The invention was applied to a solvent miscible pilot project in a carbonate oil reservoir. The test was performed by injecting into the center injector of a five-spot pattern a slug of tracers containing sulfur hexafluoride, tritiated methane and tritiated heptane. Production from the four producers was analyzed for the three tracers. The tracer production data for the four producing wells are shown in FIG. 5, which shows that sulfur hexafluoride and tritiated heptane tracked each other closely. The absence of a separation between the sulfur hexafluoride (sublimation temperature -82.8° F.) and the tritiated heptane (boiling point 209° F.) indicates that the solvent was first contact miscible in the reservoir oil. The tritiated methane response was spurious and was not included in FIG. 5.

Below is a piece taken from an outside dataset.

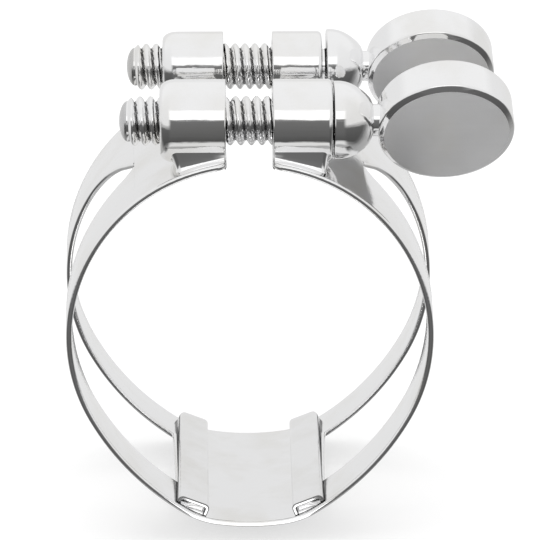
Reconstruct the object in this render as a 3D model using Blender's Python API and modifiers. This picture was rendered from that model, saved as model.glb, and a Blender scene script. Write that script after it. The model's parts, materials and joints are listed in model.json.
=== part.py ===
"""Saxophone ligature: a slotted sheet band, four screw posts, two reed rails and two thumbscrews.

The origin is on the bore's axis, halfway along the band. +X points to the thumbscrew heads, +Y to
the wide rear edge and +Z to the screws. The band is modelled as two rigid arms that meet in a
hairline split beside the left reed rail, which stands for the place where the sheet flexes.
"""

from math import asin, cos, pi, radians, sin, sqrt

import bmesh
import bpy
from mathutils import Matrix, Vector

MM = 0.001

# Band: across the bore its outline is a run of tangent arcs, from a nearly flat floor through a
# knee and a flank into a circle on the bore's axis. Angles are those of the normal from -Z.
BAND_LENGTH = 20.0 * MM
SHEET = 0.45 * MM
FRONT_RADIUS, REAR_RADIUS = 13.15 * MM, 14.5 * MM
FRONT_BOTTOM, REAR_BOTTOM = -14.6 * MM, -15.75 * MM
FRONT_FLOOR_RADIUS, REAR_FLOOR_RADIUS = 17.0 * MM, 19.0 * MM
FLOOR_ANGLE, KNEE_ANGLE, FLANK_ANGLE = radians(8.0), radians(33.0), radians(62.0)
ARC_POINTS = (3, 8, 6, 40)

# Gap at the top of the band, wider to the rear, with rounded corners at both ends.
FRONT_GAP_HALF, REAR_GAP_HALF = 1.6 * MM, 1.9 * MM
GAP_CORNER = 0.8 * MM
GAP_CORNER_STEPS = 4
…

It should be noted that the recoveries for Examples 1, 2, and 3 were all above 98% at one pore volume of solvent injection. From the recoveries, it would appear that all three tests are essentially first contact miscible. However, the vast differences in the production curves in the three tests clearly reveal the presence of three distinct miscibility conditions. Therefore, the tracer separation obtained in practicing this invention is a more sensitive and reliable indicator than the commonly used miscibility criteria based on fractional recovery at one pore volume injection.
Flow tests are often performed on miscible enhanced oil recovery projects. These tests consist of injecting and producing solvent tagged with a single tracer in an effort to gain information on channelling, communication, and solvent distribution. Implementation of this invention would simply require the inclusion of a second tracer in one of the flow tests and would provide highly useful miscibility information for very slight incremental cost.
The principle of the invention, a detailed description of one specific application of the principle, and the best mode in which it is contemplated to apply that principle have been described. It is to be understood that the foregoing is illustrative only and that other means and techniques can be employed without departing from the true scope of the invention defined in the following claims.